Should win: Alec Baldwin is extraordinary in a truly supporting performance in the barely-seen film The Cooler. In fact, I was shocked but thrilled to see him receive a nomination. The movie was just OK, but his portrayal of a casino manager longing for the good ol' days have Sin City and struggling to keep his hotel from evolving into the modern theme park Las Vegas of today shines.
Got lucky: Djimon Hounsou won the Spirit Award last night, so I guess I'm in the minority here, but I just didn't think he was very good.

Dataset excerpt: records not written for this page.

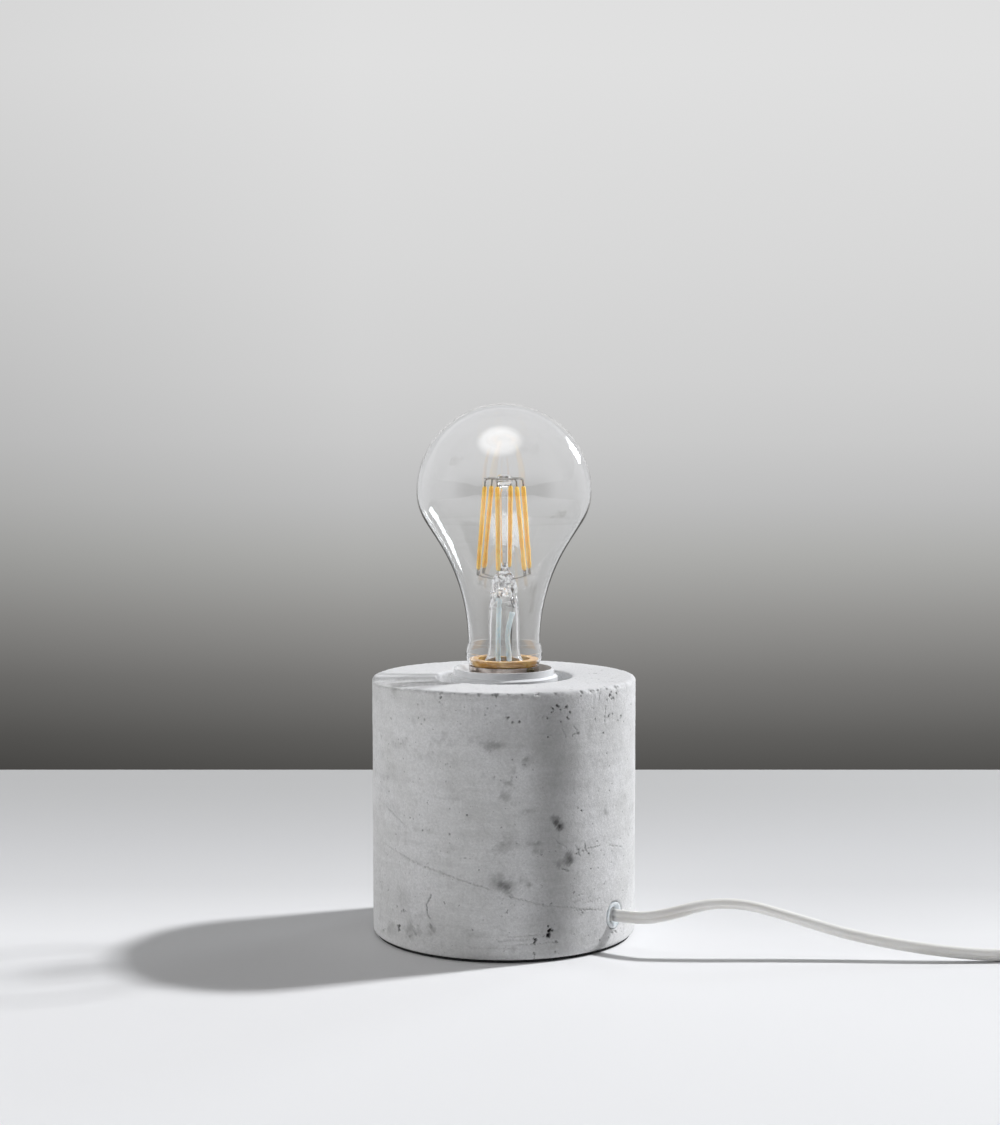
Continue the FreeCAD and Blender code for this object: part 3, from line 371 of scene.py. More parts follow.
def concrete_paint():
    """Cast concrete, with the stains and the painted shade that the body's mesh holds."""
    paint = Paint("concrete")
    stain_and_shade = paint.node("ShaderNodeAttribute", attribute_name="stain_and_shade").outputs["Fac"]
    cloud = paint.noise(22, 5, 0.6)
    streak = paint.noise(9, 5, 0.62, paint.stretched(0.35, 0.35, 3.2))
    fine_streak = paint.noise(3, 4, 0.6, paint.stretched(0.2, 0.2, 3.5))
    grain = paint.noise(0.9, 5, 0.7)
    speck = paint.noise(1.7, 2, 0.5)
    colour = paint.ramp(cloud, (0.32, (211, 211, 210)), (0.5, (224, 224, 224)),
                        (0.68, (232, 232, 233)))
    colour = paint.mix(paint.steps(streak, 0.5, 0.74, 0, 0.5), colour, rgb(238, 238, 239))
    colour = paint.mix(paint.steps(streak, 0.5, 0.28, 0, 0.4), colour, rgb(201, 201, 201))
    colour = paint.mix(paint.steps(fine_streak, 0.55, 0.72, 0, 0.3), colour, rgb(239, 239, 240))
    mottle = paint.noise(3.4, 6, 0.72)
    colour = paint.mix(paint.steps(mottle, 0.5, 0.28, 0, 0.5), colour, rgb(184, 184, 183))
    colour = paint.mix(paint.steps(mottle, 0.55, 0.75, 0, 0.5), colour, rgb(241, 241, 241))
    colour = paint.mix(paint.steps(grain, 0.35, 0.68, 0.4, 0.0), colour, rgb(184, 184, 184))
    colour = paint.mix(paint.steps(speck, 0.68, 0.78, 0, 0.7), colour, rgb(120, 119, 118))
    colour = paint.mix(paint.steps(speck, 0.27, 0.2, 0, 0.8), colour, rgb(240, 240, 240))
    top = paint.steps(paint.axis(2), (BODY_TOP - 1.2) * MM, (BODY_TOP - 0.4) * MM)
    colour = paint.mix(top, colour, paint.mix(paint.steps(grain, 0.3, 0.6, 0.35, 0.0),
                                              rgb(216, 216, 217), rgb(194, 194, 195)))
    # Darken by the stains and the painted shade that the mesh holds
    colour = paint.mix(stain_and_shade, colour, rgb(62, 61, 60))
    paint.set("Base Color", colour)
    paint.roughen(cloud, 0.78, 0.95)
    paint.bump(paint.noise(2.6, 5, 0.65), 0.24)
    paint.bump(grain, 0.13)
    return paint.material


# camera
def make_camera():
    data = bpy.data.cameras.new("camera")
    data.sensor_width = 36.0
    data.lens = data.sensor_width * FOCAL / PHOTO_HEIGHT
    camera = bpy.data.objects.new("camera", data)
    camera.location = CAMERA * MM
    camera.rotation_euler = (math.pi / 2 - PITCH, 0, 0)
    bpy.context.collection.objects.link(camera)
    bpy.context.scene.camera = camera


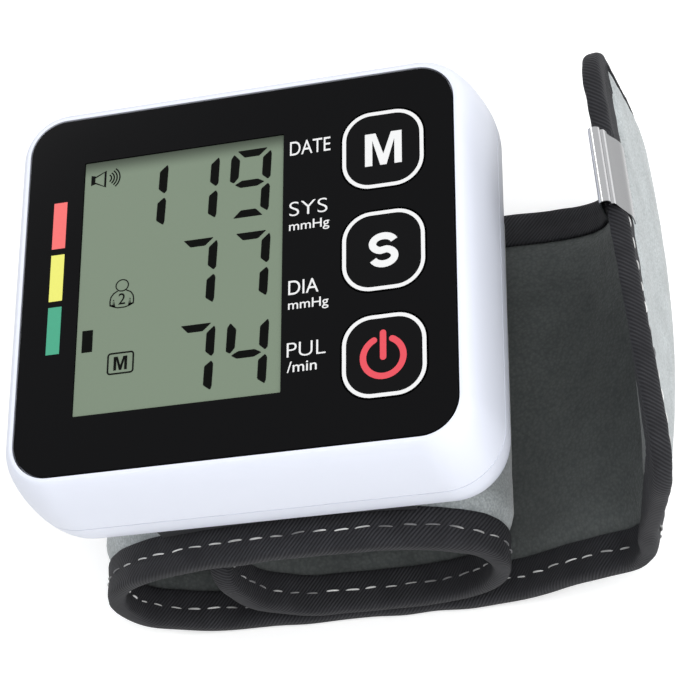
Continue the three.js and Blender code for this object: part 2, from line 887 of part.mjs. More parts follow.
function foamPad(rows) {
  const half = strapWidth / 2 - padInset;
  return sheetSolid(rows, () => half, plainShares, () => foamHalf, () => -foamHalf);
}

// Edge tape: a channel folded over the edge, along a route of rows and sideways places.
// Each route point holds its row, its y and the inward direction along the strap and across it.

const tapeHalf = strapHalf;
const tapeInner = strapHalf - tape;

function edgeTape(route) {
  const rings = route.map(([row, y, inRow, inY]) => {
    const pace = surfaceFrame(row, y).pace;
    const place = (depth, height) => onStrap(row + (inRow * depth) / pace, y + inY * depth, height);
    return [
      place(0, -tapeHalf), place(0, tapeHalf), place(tapeWidth, tapeHalf), place(tapeWidth, tapeInner),
      place(tape, tapeInner), place(tape, -tapeInner), place(tapeWidth, -tapeInner),
      place(tapeWidth, -tapeHalf),
    ];
  });
  return channelLoft(rings);
}

function channelLoft(rings) {
  const count = rings[0].length;
  const faces = [];
  for (let row = 0; row < rings.length - 1; row += 1) {
    for (let k = 0; k < count; k += 1) {
      const a = row * count + k;
      const b = row * count + ((k + 1) % count);
      faces.push([a, b, b + count], [a, b + count, a + count]);
    }
  }
  const cap = [[0, 1, 4], [0, 4, 5], [1, 2, 3], [1, 3, 4], [0, 5, 6], [0, 6, 7]];
  const end = (rings.length - 1) * count;
  for (const [a, b, c] of cap) {
    faces.push([a, c, b], [end + a, end + b, end + c]);
  }
  return indexedGeometry(rings.flat(), faces);
}

const flapTapeRow = -(tape + gap) / flapPace;

function sideTape(side) {
  return edgeTape(mainRowList.map((row) => [row, (side * strapWidth) / 2, 0, -side]));
}

function flapEndTape() {
  const half = strapWidth / 2 - tapeWidth - gap;
  const ys = evenRows(-half, half, plainShares.length - 1);
  return edgeTape(ys.map((y) => [flapTapeRow, y, 1, 0]));
}

// Tail: cloth with rounded corners, foam, one tape round three sides

const tailStart = hingeRow;
const tailEnd = lastRow;
const tailRows = 16;

function tailHalfWidth(margin) {
  return (row) => {
    const corner = endCorner - margin;
    const left = (tailEnd - row) * tailPace - margin;
    const over = Math.max(corner - left, 0);
    const pull = corner - Math.sqrt(Math.max(corner * corner - over * over, 0));
    return strapWidth / 2 - margin - pull;
  };
}

function tailRowList(margin) {
  const corner = endCorner - margin;
  const rows = evenRows(tailStart, tailEnd - endCorner / tailPace, tailRows);
  for (let step = 1; step <= cornerSteps; step += 1) {
    const left = corner * (1 - Math.sin((step / cornerSteps) * (Math.PI / 2)));
    rows.push(tailEnd - (left + margin) / tailPace);
  }
  return rows;
}

function tailCloth(sign) {
  const margin = tape + gap;
  const outer = (row, y) => sign * clothHalf(row, y);
  const inner = (row, y) => sign * (clothHalf(row, y) - fabric);
  return sheetSolid(tailRowList(margin), tailHalfWidth(margin), clothShares, outer, inner);
}

// The foam's root reaches past the fold line, inside the round the tail turns in

function tailFoam() {
  const root = tailStart - (strapHalf - gap) / hingePace;
  const last = tailEnd - (tapeWidth + swellReach + 5 * gap) / tailPace;
  const between = tailRowList(0).filter((row) => row < last);
  return foamPad([root, ...between, last]);
}

// The tape turns each corner on an arc. Its folded edge stays a tape's width inside.

function tailRoute() {
  const half = strapWidth / 2;
  const cornerRow = tailEnd - endCorner / tailPace;
  const straight = evenRows(tailStart, cornerRow, tailRows);
  const route = straight.map((row) => [row, -half, 0, 1]);
  for (const side of [-1, 1]) {
    for (let step = 1; step <= cornerSteps; step += 1) {
      const turn = side < 0 ? step / cornerSteps : 1 - (step - 1) / cornerSteps;
      const angle = turn * (Math.PI / 2);
      const left = endCorner * (1 - Math.sin(angle));
      const y = side * (half - endCorner * (1 - Math.cos(angle)));
      route.push([tailEnd - left / tailPace, y, -Math.sin(angle), -side * Math.cos(angle)]);
    }
    if (side < 0) {
      for (const share of clothShares.slice(4, -4)) {
        route.push([tailEnd, share * half, -1, 0]);
      }
    }
  }
  for (const row of straight.reverse()) {
    route.push([row, half, 0, -1]);
  }
  return route;
}

// Metal clip folded over the tail's end, with a rolled bead

function endClip() {
  const frame = surfaceFrame(lastRow - clipLeg / 2 / tailPace, clipY);
  frame.point.addScaledVector(frame.along, clipLeg / 2);
  const innerHalf = tapeHalf + gap + clipEase;
  const outerHalf = innerHalf + clipSheet;
  const shape = new THREE.Shape([
    new THREE.Vector2(-clipLeg, outerHalf), new THREE.Vector2(-clipLeg, innerHalf),
    new THREE.Vector2(clipReach, innerHalf), new THREE.Vector2(clipReach, -innerHalf),
    new THREE.Vector2(-clipLeg, -innerHalf), new THREE.Vector2(-clipLeg, -outerHalf),
    new THREE.Vector2(clipReach + clipSheet, -outerHalf),
    new THREE.Vector2(clipReach + clipSheet, outerHalf),
  ]);
  const settings = { depth: clipWidth, bevelEnabled: false };
  const sheet = new THREE.ExtrudeGeometry(shape, settings);
  const bead = new THREE.CylinderGeometry(beadRadius, beadRadius, clipWidth, roundSteps);
  const bore = new THREE.CylinderGeometry(
    beadRadius - clipSheet,
    beadRadius - clipSheet,
    clipWidth + 2 * overrun,
    roundSteps,
  );
  for (const tube of [bead, bore]) {
    tube.rotateX(Math.PI / 2).translate(clipReach + clipSheet, -outerHalf - beadRadius / 2, clipWidth / 2);
  }
  const clip = cut(join(sheet, bead), bore);
  clip.translate(0, 0, -clipWidth / 2);
  const basis = new THREE.Matrix4().makeBasis(
    frame.along,
    frame.out,
    new THREE.Vector3().crossVectors(frame.along, frame.out),
  );
  basis.setPosition(frame.point);
  return clip.applyMatrix4(basis);
}

// Mount plate: flat under the case, hollowed to the cuff's arch below

function mountPlate() {
  const foot = [];
  for (const row of mainRowList) {
    const point = onStrap(row, 0, bodyHalf(row) + gap);
    if (Math.abs(point.x) < plateHalfWidth && point.z > topZ / 2 && row > thickFrom) {
      foot.push(new THREE.Vector2(point.x, point.z));
    }
  }
  const lowEnd = (first, second, x) => {
    const slope = (second.y - first.y) / (second.x - first.x);
    return new THREE.Vector2(x, first.y + slope * (x - first.x));
  };
  const right = lowEnd(foot[0], foot[1], plateHalfWidth);
  const left = lowEnd(foot[foot.length - 1], foot[foot.length - 2], -plateHalfWidth);
  const outline = [
    new THREE.Vector2(-plateHalfWidth, plateTop), new THREE.Vector2(plateHalfWidth, plateTop),
    right, ...foot, left,
  ];
  const settings = { depth: plateHeight, bevelEnabled: false };
  const slab = new THREE.ExtrudeGeometry(new THREE.Shape(outline), settings);
  slab.rotateX(Math.PI / 2).translate(0, plateHeight / 2, 0);
  const pegTop = plateTop + gap + caseWall + pegRise;
  const pegs = pegPlaces().map(([x, y]) => cylinderZ(pegRadius, plateTop - plateThinnest / 2, pegTop, x, y));
  return cut(join(slab, ...pegs), airHole(topZ, pegTop));
}

function airNipple() {
  const foot = topZ + bladderHigh + gap;
  const top = plateTop + gap + caseWall + nippleRise;
  const tube = cylinderZ(nippleRadius, foot, top, nippleX, nippleY);
  return cut(tube, cylinderZ(nippleBore, foot - overrun, top + overrun, nippleX, nippleY));
}

// Put the pieces into the scene

const model = new THREE.Group();
const monitor = new THREE.Group();
monitor.position.z = faceZ;
const cuff = new THREE.Group();
model.add(monitor, cuff);

function add(group, name, geometry, material) {
  const mesh = new THREE.Mesh(geometry, material);
  mesh.name = name;
  group.add(mesh);
}

add(monitor, 'front_shell', frontShell(), white);
add(monitor, 'rear_shell', rearShell(), white);
add(monitor, 'battery_door', batteryDoor(), white);
add(monitor, 'display_panel', displayPanel(), black);
add(monitor, 'key_memory', keyCap(keyPlaces()[0]), keyBlack);
add(monitor, 'key_set', keyCap(keyPlaces()[1]), keyBlack);
add(monitor, 'key_power', keyCap(keyPlaces()[2]), keyBlack);
add(monitor, 'lcd_glass', lcdGlass(), lcdGreen);
add(monitor, 'lcd_holder', lcdHolder(), clearWhite);
add(monitor, 'lcd_contact_strip', contactStrip(), rubberGrey);
add(monitor, 'circuit_board', circuitBoard(), boardGreen);
add(monitor, 'keypad_mat', keypadMat(), rubberGrey);
add(monitor, 'buzzer', buzzer(), darkPlastic);
add(monitor, 'battery_cell_outer', cellAt(0, false), cellSleeve);
add(monitor, 'battery_cell_inner', cellAt(1, true), cellSleeve);
add(monitor, 'battery_bridge', contactAt(0, 1, true), brass);
add(monitor, 'battery_terminal_outer', contactAt(0, -1, false), brass);
add(monitor, 'battery_terminal_inner', contactAt(1, -1, false), brass);
add(monitor, 'battery_tray', batteryTray(), darkPlastic);
add(monitor, 'pump_motor', pumpMotor(), steel);
add(monitor, 'pump_head', pumpHead(), darkPlastic);
add(monitor, 'air_block', airBlock(), clearWhite);
add(monitor, 'exhaust_valve', exhaustValve(), steel);
add(monitor, 'pressure_sensor', pressureSensor(), darkPlastic);
add(monitor, 'air_hose', airHose(), clearWhite);
screwPlaces().forEach(([x, y], index) => {
  add(monitor, `case_screw_${index + 1}`, screw(x, y), steel);
});

add(cuff, 'cuff_mount_plate', mountPlate(), darkPlastic);
add(cuff, 'air_nipple', airNipple(), clearWhite);
add(cuff, 'cuff_outer_cloth', cut(mainCloth(1), airHole(topZ, plateTop)), greyFabric);
add(cuff, 'cuff_lining', mainCloth(-1), darkFabric);
add(cuff, 'cuff_stay', stay(), stayWhite);
add(cuff, 'air_bladder', bladder(), bladderBlue);
add(cuff, 'flap_foam', foamPad(rowsWithin(flapPadRow, thickFrom - thickRamp)), foamGrey);
add(cuff, 'floor_foam', foamPad(rowsWithin(floorPadRow, mainEnd)), foamGrey);
add(cuff, 'edge_tape_near', sideTape(-1), tapeBlack);
add(cuff, 'edge_tape_far', sideTape(1), tapeBlack);
add(cuff, 'flap_end_tape', flapEndTape(), tapeBlack);
add(cuff, 'tail_outer_cloth', tailCloth(1), greyFabric);
add(cuff, 'tail_lining', tailCloth(-1), darkFabric);
add(cuff, 'tail_foam', tailFoam(), foamGrey);
add(cuff, 'tail_edge_tape', edgeTape(tailRoute()), tapeBlack);
add(cuff, 'tail_end_clip', endClip(), steel);


export default model;
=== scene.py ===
from math import atan2, copysign, cos, degrees, hypot, pi, radians, sin, sqrt

import bpy
import numpy as np
from mathutils import Matrix, Vector


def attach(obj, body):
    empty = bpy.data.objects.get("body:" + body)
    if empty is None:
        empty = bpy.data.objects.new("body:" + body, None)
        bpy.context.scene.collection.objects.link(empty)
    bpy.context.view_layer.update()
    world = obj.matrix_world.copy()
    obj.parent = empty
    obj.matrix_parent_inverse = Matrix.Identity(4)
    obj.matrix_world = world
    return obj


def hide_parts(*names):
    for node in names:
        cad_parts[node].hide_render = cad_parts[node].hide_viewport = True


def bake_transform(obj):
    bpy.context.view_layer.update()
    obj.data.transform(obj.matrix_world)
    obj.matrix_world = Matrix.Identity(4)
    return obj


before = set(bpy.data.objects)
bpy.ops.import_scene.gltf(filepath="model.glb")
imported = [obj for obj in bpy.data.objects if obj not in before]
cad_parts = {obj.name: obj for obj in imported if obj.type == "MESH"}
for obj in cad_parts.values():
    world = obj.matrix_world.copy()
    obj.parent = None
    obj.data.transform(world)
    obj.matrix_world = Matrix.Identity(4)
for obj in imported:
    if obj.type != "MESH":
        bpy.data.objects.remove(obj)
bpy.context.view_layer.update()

# ----------
# The table top, the lamps and the camera.
# A plain white studio table under a bright sky, with soft lamps over the near
# right, the far left and low on the right, and the fitted camera in front.
mm = 0.001


def nodes_of(name):
    """A new node material, its Principled shader and its node tree."""
    material = bpy.data.materials.new(name)
    material.use_nodes = True
    tree = material.node_tree
    return material, tree.nodes["Principled BSDF"], tree


def wire(made, inputs):
    """Sets a node's inputs: sockets are linked, and a node stands for its first live output."""
    for key, value in inputs.items():
        if isinstance(value, bpy.types.Node):
            value = next(socket for socket in value.outputs if socket.enabled)
        if isinstance(value, bpy.types.NodeSocket):
            made.id_data.links.new(value, made.inputs[key])
        else:
            made.inputs[key].default_value = value


def add_node(tree, kind, inputs=None, **settings):
    """A new shader node with its settings and inputs."""
    made = tree.nodes.new("ShaderNode" + kind)
    for key, value in settings.items():
        setattr(made, key, value)
    wire(made, inputs or {})
    return made


def spread(value, low, high, to_low=0.0, to_high=1.0, **settings):
    """Maps a value from one range to another."""
    return add_node(value.id_data, "MapRange", {
        "Value": value, "From Min": low, "From Max": high, "To Min": to_low, "To Max": to_high,
    }, **settings)


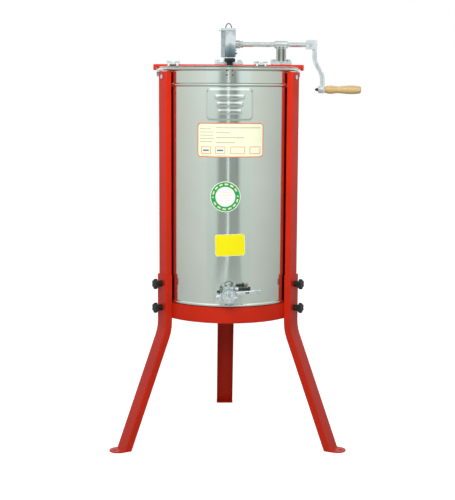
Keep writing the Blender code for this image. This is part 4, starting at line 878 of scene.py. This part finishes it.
# Stand
knob = {
    "neck": 0.0085, "neckLength": 0.013, "head": 0.0105, "tip": 0.0143, "valley": 0.0112,
    "lobes": 6, "stud": 0.004, "sides": 96, "legStud": 0.0142, "lidStud": 0.008,
}
bolt = {
    "legAcross": 0.0112, "legHead": 0.0026, "legDrop": 0.0138, "legTilt": 0.3,
    "sideAcross": 0.013, "sideHead": 0.0083, "sideDrop": 0.0174, "sideTilt": 0.1, "washer": 0.0012,
    "colour": (0.50, 0.61, 0.63),
}


def lobedRing(shrink, height):
    ring = []
    for i in range(knob["sides"]):
        turn = 2 * math.pi * i / knob["sides"]
        share = ((1 + math.cos(knob["lobes"] * turn)) / 2) ** 0.55
        radius = knob["valley"] + (knob["tip"] - knob["valley"]) * share - shrink
        ring.append((radius * math.cos(turn), radius * math.sin(turn), height))
    return ring


def starKnob(stud):
    # a stud, a round neck, and a lobed head with soft edges and a shallow round hollow
    neck, base, top = knob["neck"], knob["neckLength"], knob["neckLength"] + knob["head"]
    below = (
        (knob["stud"], -stud), (knob["stud"], 0.0001), (neck - 0.0005, 0.0001),
        (neck, 0.0007), (neck - 0.0004, base - 0.001), (neck + 0.0006, base),
    )
    lobes = ((0.0035, base), (0.0012, base + 0.0007), (0.0001, base + 0.002))
    lobes += ((0, top - 0.0027), (0.0007, top - 0.0013), (0.002, top - 0.0004), (0.0036, top))
    rings = [around(*place, knob["sides"]) for place in below] + [lobedRing(*place) for place in lobes]
    return skin(rings + [around(0.0062, top, knob["sides"]), around(0.0058, top - 0.0008, knob["sides"])])


def makeLegKnobs():
    for leg, turn in legTurns.items():
        for level in ("upper", "lower"):
            node = f"leg_knob_{leg}_{level}"
            low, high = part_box(node)
            outline = [vertex.co - axis for vertex in frame["nodes"][node].data.vertices]
            reach = max(point.x * math.cos(turn) + point.y * math.sin(turn) for point in outline)
            shape = alongX(starKnob(knob["legStud"]), 0, (low.z + high.z) / 2)
            seat = at(reach - knob["neckLength"] - knob["head"], 0, 0)
            shape = shifted(shape, seat, spun(turn, "Z"), toAxis)
            solid(f"starKnob_{leg}_{level}", shape, f"{leg}_{level}_knob", "black_plastic", (node,))


def makeLidKnobs():
    for side in ("front", "rear"):
        low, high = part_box(f"lid_knob_{side}")
        place = at((low.x + high.x) / 2, (low.y + high.y) / 2, high.z - knob["neckLength"] - knob["head"])
        shape = shifted(starKnob(knob["lidStud"]), place)
        solid(f"lidStarKnob_{side}", shape, f"{side}_lid", "black_plastic", (f"lid_knob_{side}",))


def outward(head, tilt, reach, height, turn):
    # stands a head on the drum or a leg, pointing away from the drum's axis
    return shifted(head, spun(tilt, "Z"), spun(quarter, "Y"), at(reach, 0, height), spun(turn, "Z"), toAxis)


def makeBolts():
    # one through each leg's top, and one through the drum at each end of the bar
    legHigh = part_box("leg_upper_rear")[1]
    reach, height = legHigh.y - axis.y, legHigh.z - bolt["legDrop"]
    heads = []
    for turn in legTurns.values():
        head = hexHead(bolt["legAcross"], bolt["legHead"])
        heads.append(outward(head, bolt["legTilt"], reach, height, turn))
    reach, height = drum["radius"] + bolt["washer"], drumHigh.z - bolt["sideDrop"]
    for turn in (0, math.pi):
        head = hexHead(bolt["sideAcross"], bolt["sideHead"], bolt["washer"])
        heads.append(outward(head, bolt["sideTilt"], reach, height, turn))
    plating = plainMetal("boltZinc", bolt["colour"], 0.24)
    solid("standBolts", merged(*heads), "frame", "zinc_steel", finish=plating)


# Hinges, and the small screws of the gear case
hinge = {
    "away": 0.0395, "seat": 0.0015, "nutOut": 0.0115, "across": 0.0072, "height": 0.0088,
    "blockHalf": 0.0065, "blockDepth": 0.007, "blockHeight": 0.0048,
}


def acornNut(across, height):
    # a hexagon with a domed cap, standing on Z = 0
    half, wall = across / 2, height * 0.5
    rings = [hexRing(half, 0, 1.12), hexRing(half, wall * 0.85, 1.12), hexRing(half, wall)]
    for i in range(1, 6):
        turn = quarter * i / 6
        rings.append(around(half * 0.92 * math.cos(turn), wall + (height - wall) * math.sin(turn)))
    return skin(rings + [[(0, 0, height)]])


def makeHingeNuts():
    # two nuts on each hinge's leaf, and between them a black block that stands for the shade under the leaf
    half, depth, seat = hinge["blockHalf"], hinge["blockDepth"] / 2, lidTop + hinge["seat"]
    for side, sign in (("front", -1), ("rear", 1)):
        y = axis.y + sign * hinge["away"]
        nuts, blocks = [], []
        for where in ("left", "right"):
            low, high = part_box(f"hinge_{side}_{where}")
            x = (low.x + high.x) / 2
            for out in (-hinge["nutOut"], hinge["nutOut"]):
                nuts.append(shifted(acornNut(hinge["across"], hinge["height"]), at(x + out, y, seat)))
            top = seat + hinge["blockHeight"]
            blocks.append(box((x - half, y - depth, seat), (x + half, y + depth, top), 0.0012, 2))
        solid(f"hingeNuts_{side}", merged(*nuts), f"{side}_lid", "zinc_steel")
        solid(f"hingeShadeBlock_{side}", merged(*blocks), f"{side}_lid", "black_rubber")


caseScrew = {
    "pin": (0.0019, 0.0055, 0.0062, 20), "pinBack": -0.022, "pinUp": 0.0012, "pinIn": 0.0008,
    "stud": (0.0021, 0.0036, 0.0045, 20), "studUp": 0.0095,
    "nut": (0.0070, 0.0042), "nutUp": 0.0195, "back": -0.020, "sunk": 0.0002,
}


def makeCaseScrews():
    # a pin in the case's lid, and a nut and a stud in its right side
    s = caseScrew
    caseLow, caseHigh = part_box("gearbox_case")
    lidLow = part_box("gearbox_lid")[0]
    middle, side = (caseLow.y + caseHigh.y) / 2, caseHigh.x - s["sunk"]
    place = at(lidLow.x + s["pinIn"], middle + s["pinBack"], lidLow.z + s["pinUp"])
    pin = shifted(peg(*s["pin"]), spun(-quarter, "Y"), place)
    place = at(side, middle + s["back"], caseLow.z + s["nutUp"])
    nut = shifted(hexHead(*s["nut"]), spun(quarter, "Y"), place)
    solid("caseScrews", merged(pin, nut), "frame", "zinc_steel")
    place = at(side, middle + s["back"], caseLow.z + s["studUp"])
    stud = shifted(peg(*s["stud"]), spun(quarter, "Y"), place)
    solid("caseStud", stud, "frame", "dark_steel", finish=rusted)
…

Got screwed: The Lord of the Rings doesn't get acting nominations. Yeah, they gave Ian McKellen a nomination for the first film, but since then, it's been recognized primarily as an ensemble piece, and that may be the case. But Sean Astin brought the very emotion to this chapter that makes it much more than a simple action/fantasy blockbuster.
- Best Supporting Actress
Will win: Renee Zellweger will receive the award, probably in part for her performance in Chicago last year. She was definitely the best of the three main actors in Cold Mountain, bringing needed comic relief to break up the death-throes otherwise exhibited via the lack of chemistry between the two leads.
Should win: Patricia Clarkson was (as usual) brilliant as the sarcastic mother with breast cancer in Pieces of April, and Holly Hunter brought multi-dimensionality to an under-written role in Thirteen. But Shohreh Aghdashloo's subtle yet moving performance in House of Sand and Fog won her the Spirit Award last night and should be rewarded on this larger stage. However, this being the Oscars, the nomination is most likely her award.
Got lucky: I really like Marcia Gay Harden and thought she absolutely deserved this award a few years ago for Pollock, but I didn't love her in Mystic River. She wasn't bad, but the performance didn't merit a nomination.
Got screwed: One of these days, a voice-performance is going to get nominated in an acting category. This could have been the year thanks to Ellen DeGeneres's hilarious turn as the forgetful Dory in Finding Nemo.